• _Task statement_: Only the lines from the first one through the line with "const heelFadeShare = 0.08;" should be printed, exactly as they appear.

● ● ● ● ● ● ●

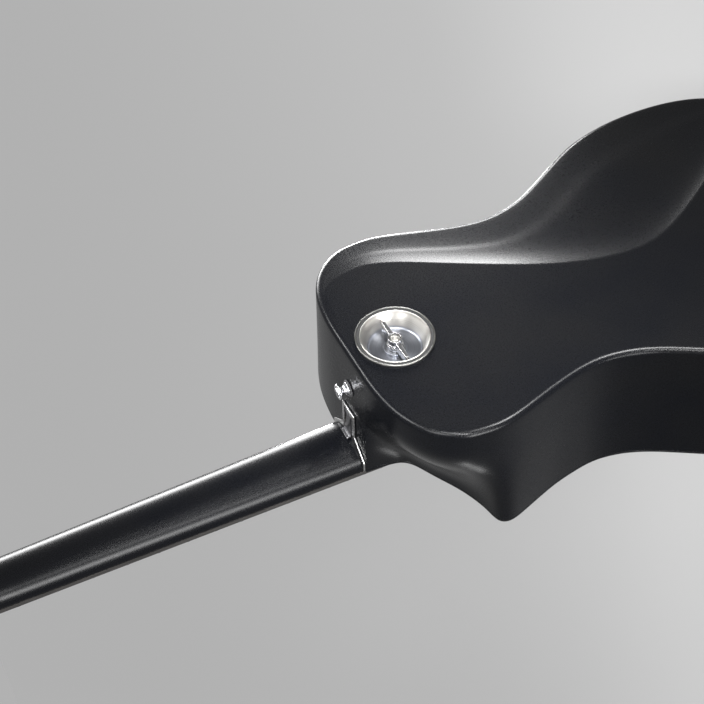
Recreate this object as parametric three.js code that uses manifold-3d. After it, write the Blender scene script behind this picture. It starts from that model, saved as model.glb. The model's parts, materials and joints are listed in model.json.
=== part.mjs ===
// Travel guitar with a moulded carbon body and a neck that lifts off.
// Millimetres. Z runs up the neck to the headstock, X to the treble side, and the back faces +Y.
// The origin is where a wall hanger carries the headstock; below, heights count from the heel wall.
import * as THREE from 'three';
import { mergeVertices } from 'three/addons/utils/BufferGeometryUtils.js';
import Module from 'manifold-3d';

const wasm = await Module();
wasm.setup();

// Clearances and cuts
const seatGap = 0.3;
const runGap = 0.3;
const cutOverrun = 3;
const weldTolerance = 1e-4;

// Body
const bodyLength = 500;
const bodyHalfWidth = 169;
const bodyDepth = 121;
const sideDraft = 9;
const shellThickness = 2.6;
const edgeRadius = 5;
const backFlatMargin = 9;
const liningWidth = 7;
const liningHeight = 6;
const soundboardThickness = 2.6;
const bevelDropHeel = 2.5;
const bevelDropTail = 13;
const scoopReach = 100;
const heelFadeShare = 0.08;

// Outline of the back from the heel corner round to the tail: shares of body length and half width
const backOutlineShares = [
  [0.000, 0.178], [0.002, 0.284], [0.012, 0.444], [0.040, 0.598], [0.084, 0.692], [0.116, 0.713],
  [0.146, 0.720], [0.176, 0.710], [0.212, 0.683], [0.288, 0.617], [0.364, 0.581], [0.442, 0.633],
  [0.518, 0.757], [0.600, 0.896], [0.690, 0.976], [0.780, 1.000], [0.860, 0.976], [0.924, 0.888],
  [0.968, 0.722], [0.992, 0.444], [1.000, 0.000],
];
// The same points on the front of the treble side, where the cutaway is carved
const cutawayShares = [
  [0.000, 0.178], [0.040, 0.186], [0.074, 0.219], [0.099, 0.355], [0.126, 0.497], [0.144, 0.639],
  [0.151, 0.746], [0.172, 0.775], [0.212, 0.740], [0.288, 0.666], [0.364, 0.633],
];
// The same points on the crease where the arm bevel leaves the flat back, on the bass side
const creaseShares = [
  [0.018, 0.178], [0.020, 0.272], [0.024, 0.420], [0.044, 0.485], [0.080, 0.515], [0.112, 0.521],
  [0.140, 0.500], [0.174, 0.456], [0.214, 0.391], [0.296, 0.254], [0.380, 0.124], [0.456, 0.036],
  [0.524, -0.006], [0.584, -0.006], [0.650, 0.065], [0.744, 0.231], [0.820, 0.402], [0.886, 0.574],
  [0.944, 0.615], [0.976, 0.426], [0.984, 0.000],
];
// How much of the bevel's full drop each of those points has
const bevelFadeShares = [
  0, 0.05, 0.2, 0.6, 0.9, 1, 1, 1, 1, 1, 1, 1, 1, 1, 1, 1, 0.95, 0.7, 0.3, 0.08, 0,
];
// Across the bevel: how far out, and how far down
const bevelAcrossShares = [[0.07, 0.20], [0.36, 0.46], [0.72, 0.64], [1, 1]];
const wallLevelShares = [0.08, 0.28, 0.5, 0.7, 0.87, 1];
const innerLevelShares = [0.8, 0.5, 0.2];
const stepsPerSpan = 2;
const edgeSteps = 2;

// Soundhole
const soundholeRadius = 46;
const soundholeGap = 0.85;
const soundholeSides = 32;
const ringWall = 2;
const ringLip = 3;
const ringLipThickness = 1;

// Braces and blocks
const braceWidth = 8;
const braceHeight = 11;
const braceTipHeight = 3;
const braceUpperRun = 124;
const braceLowerRun = 190;
const braceHoleGap = 2;
const bracePlateGap = 3;
const bracePeakShare = 0.2;
const bridgePlateHalfWidth = 42;
const bridgePlateLength = 30;
const bridgePlateThickness = 3;
const neckBlockHalfWidth = 26.5;
const neckBlockLength = 68;
const tailBlockHalfWidth = 34;
const tailBlockLength = 18;
const tailBlockBackGap = 13;
const tailBlockDepth = bodyDepth - tailBlockBackGap;
// The tail wall curves in towards its sides, so the flat block stands off by this much
const tailSag = 1.6;

// Scale, fretboard and frets
const scaleLength = 622;
const bodyFret = 14;
const fretCount = 20;
const fretboardThickness = 5.5;
const fretboardEndMargin = 7;
const widthAtNut = 44.5;
const widthAtBodyFret = 56;
const fretHeight = 1;
const fretHalfWidth = 1.2;
const fretCrownHalfWidth = 0.5;
const nutLength = 5;
const nutRise = 1.5;
const nutHeight = fretboardThickness + nutRise;
const fretDistance = (fret) => scaleLength * (1 - 2 ** (-fret / 12));
const nutZ = fretDistance(bodyFret);
const saddleZ = nutZ - scaleLength;
const fretboardEndZ = nutZ - fretDistance(fretCount) - fretboardEndMargin;
const soundholeDrop = soundholeRadius + ringLip + soundholeGap - fretboardEndZ;

// Neck and headstock
const neckThicknessHeel = 21.5;
const neckThicknessNut = 19;
const neckRoundness = 2.1;
const neckSteps = 12;
const headTilt = THREE.MathUtils.degToRad(13);
const headPivotGap = 1;
const headPivotZ = nutZ + nutLength + headPivotGap;
const headLength = 156;
const headThickness = 14.5;
const headHalfWidth = 35;
const headFlare = 26;
const headSquareness = 7;
const headBlendShare = 0.35;
const frontRound = 0.8;
const hangerRise = 12;
const hangerZ = headPivotZ + hangerRise;

// Tenon that carries the neck in the body
const heelPlateThickness = 1.8;
const neckEndZ = seatGap + heelPlateThickness + seatGap;
const tenonHalfWidth = 20;
const tenonDepth = 12;
const tenonLength = 62;
const tangHalfWidth = 8;
const tangLength = 40;

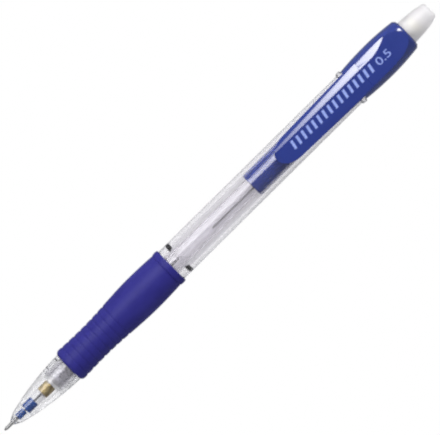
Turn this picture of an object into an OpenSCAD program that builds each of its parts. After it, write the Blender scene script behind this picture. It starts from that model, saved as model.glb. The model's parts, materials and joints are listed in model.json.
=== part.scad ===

● ● ● ● ● ● ●

• _Output for this task_:
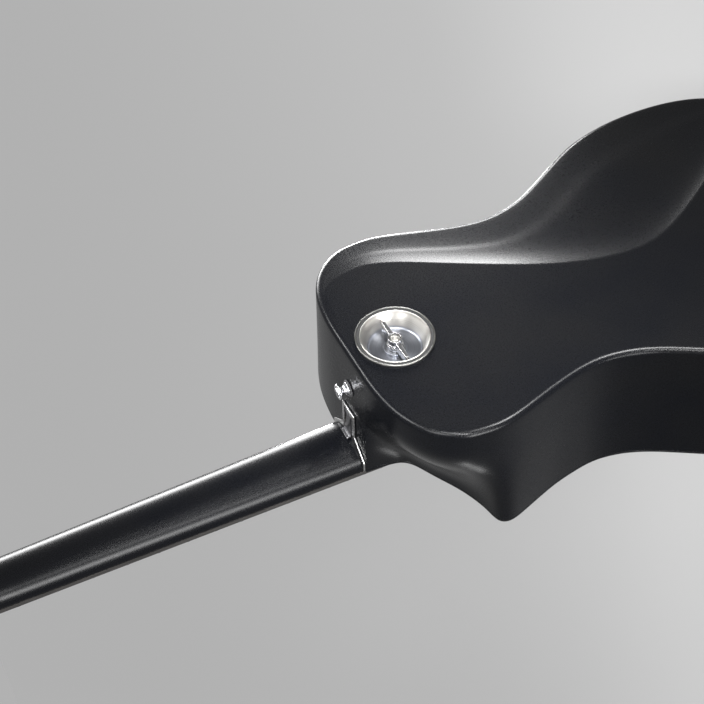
Recreate this object as parametric three.js code that uses manifold-3d. After it, write the Blender scene script behind this picture. It starts from that model, saved as model.glb. The model's parts, materials and joints are listed in model.json.
=== part.mjs ===
// Travel guitar with a moulded carbon body and a neck that lifts off.
// Millimetres. Z runs up the neck to the headstock, X to the treble side, and the back faces +Y.
// The origin is where a wall hanger carries the headstock; below, heights count from the heel wall.
import * as THREE from 'three';
import { mergeVertices } from 'three/addons/utils/BufferGeometryUtils.js';
import Module from 'manifold-3d';

const wasm = await Module();
wasm.setup();

// Clearances and cuts
const seatGap = 0.3;
const runGap = 0.3;
const cutOverrun = 3;
const weldTolerance = 1e-4;

// Body
const bodyLength = 500;
const bodyHalfWidth = 169;
const bodyDepth = 121;
const sideDraft = 9;
const shellThickness = 2.6;
const edgeRadius = 5;
const backFlatMargin = 9;
const liningWidth = 7;
const liningHeight = 6;
const soundboardThickness = 2.6;
const bevelDropHeel = 2.5;
const bevelDropTail = 13;
const scoopReach = 100;
const heelFadeShare = 0.08;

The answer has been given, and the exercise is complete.